Bubble-assisted micromixing via thermally excited intrinsic air within microfluidic systems
摘要
The micromixing process in small-scale systems is of central importance in many applications where high surface-area-to-volume ratio outweighs the influence of interfacial tension manipulation achieved by introducing a secondary phase to the main flow to enhance the otherwise diffusion-dominant mass transfer operation. In this paper, we introduce an easily integrable continuous flow micromixing scheme implemented on a Y-shape microchannel based on thermally generated bubbles. The generation of Bretherton-like bubbles with millisecond lifespans, followed by their breakup into tiny spherical daughter bubbles moving downstream, is considered a major reason in augmenting the micromixing process.
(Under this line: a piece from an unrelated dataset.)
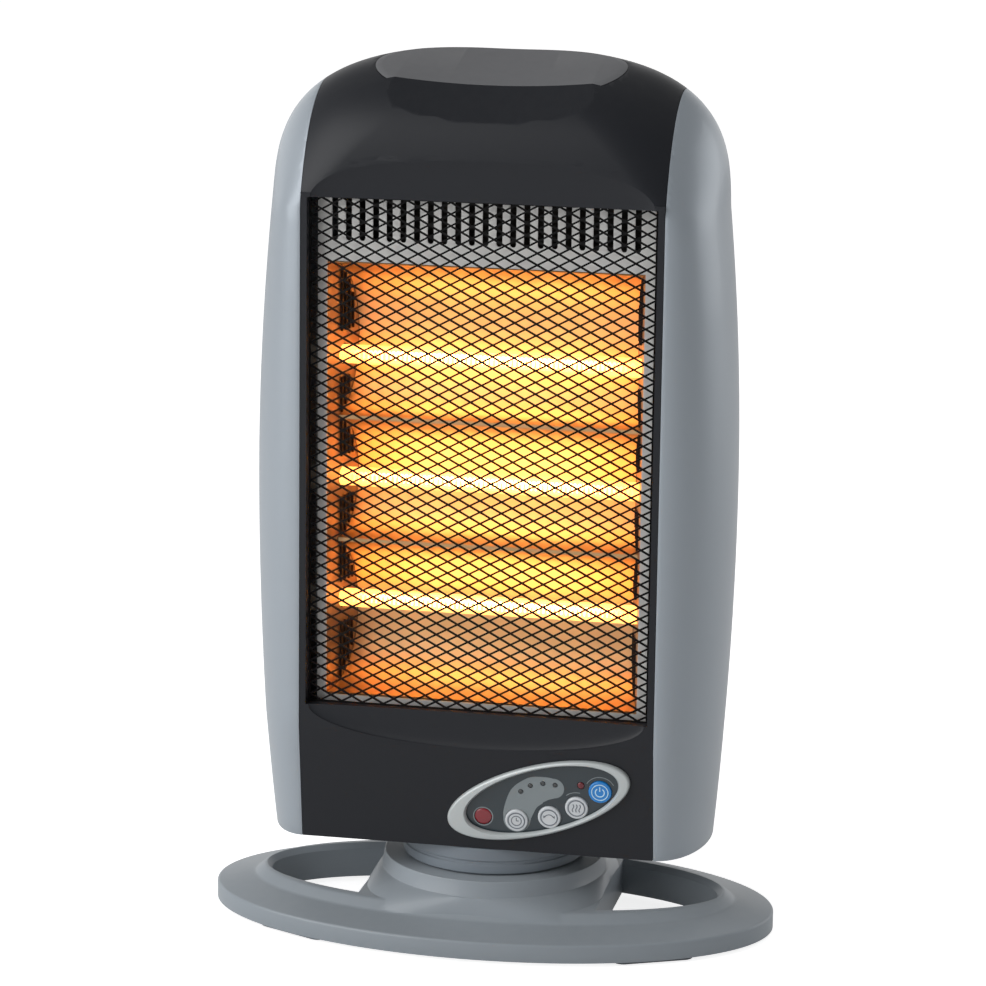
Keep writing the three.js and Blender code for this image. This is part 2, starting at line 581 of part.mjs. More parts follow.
const backing = scoops(SCOOP_WALL).intersect(outer)
  .intersect(block([-FAR, -FAR, -FAR], [FAR, RETURN_BACK, FAR]));
const frontHalf = cut(headShell, capSeat, chamfer).intersect(middleSlab).intersect(beforeSplit);
const fascia = cut(
  joined(frontHalf, windowReturn, backing),
  windowTool,
  scoops(0),
  inHead(prism(overlayOutline(GAP), -3 * WALL, 3 * WALL)),
);
addPart(head, 'front_fascia', fascia, BLACK());

// ---------------------------------------------------------------- rear cover
const REAR_VENT_ROWS = 11;
const REAR_VENT_PITCH = 20;
const REAR_VENT_BOTTOM = 170;
const REAR_VENT_HEIGHT = 4;
const REAR_VENT_LENGTH = 38;
const REAR_VENT_COLUMNS = [-50, 0, 50];
const behindSplit = block([-SEAM_X + SEAM_GAP, 0, -FAR], [SEAM_X - SEAM_GAP, FAR, FAR]);
const rearVents = REAR_VENT_COLUMNS.flatMap((x) => Array.from({ length: REAR_VENT_ROWS }, (_, row) => {
  const z = REAR_VENT_BOTTOM + row * REAR_VENT_PITCH;
  return block([x - REAR_VENT_LENGTH / 2, BACK_Y - 2 * WALL, z],
    [x + REAR_VENT_LENGTH / 2, BACK_Y + WALL, z + REAR_VENT_HEIGHT]);
}));
const rearCover = cut(
  headShell.intersect(behindSplit)
    .intersect(block([-FAR, REAR_SPLIT_Y + SEAM_GAP, -FAR], [FAR, FAR, FAR])),
  capSeat,
  ...rearVents,
);
addPart(head, 'rear_cover', rearCover, finish(0x24272c, 0.5));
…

The performance of the micromixer is characterized in terms of the mixing index (MI), and it is shown that immediately ahead of the microheater, the MI exceeds 95% for side-by-side flowing of water at different overall flowrates, namely 4, 10, and 20 µL/min. The emergence of bubbles can be attributed, on one hand, to trapped air in the liquid and/or tiny crevices—particularly in water, where the formation of bubbles may appear at temperatures below normal boiling point. On the other hand, it can also result from superheating beyond the equilibrium boiling temperature, especially in mixtures of water and glycerol. Finally, we quantitatively describe the ephemeral role of emerging elongated bubbles in the micromixing process by extracting their growth rates and nucleation period, and by drawing an analogy with bubble generation in a T-junction microfluidic device.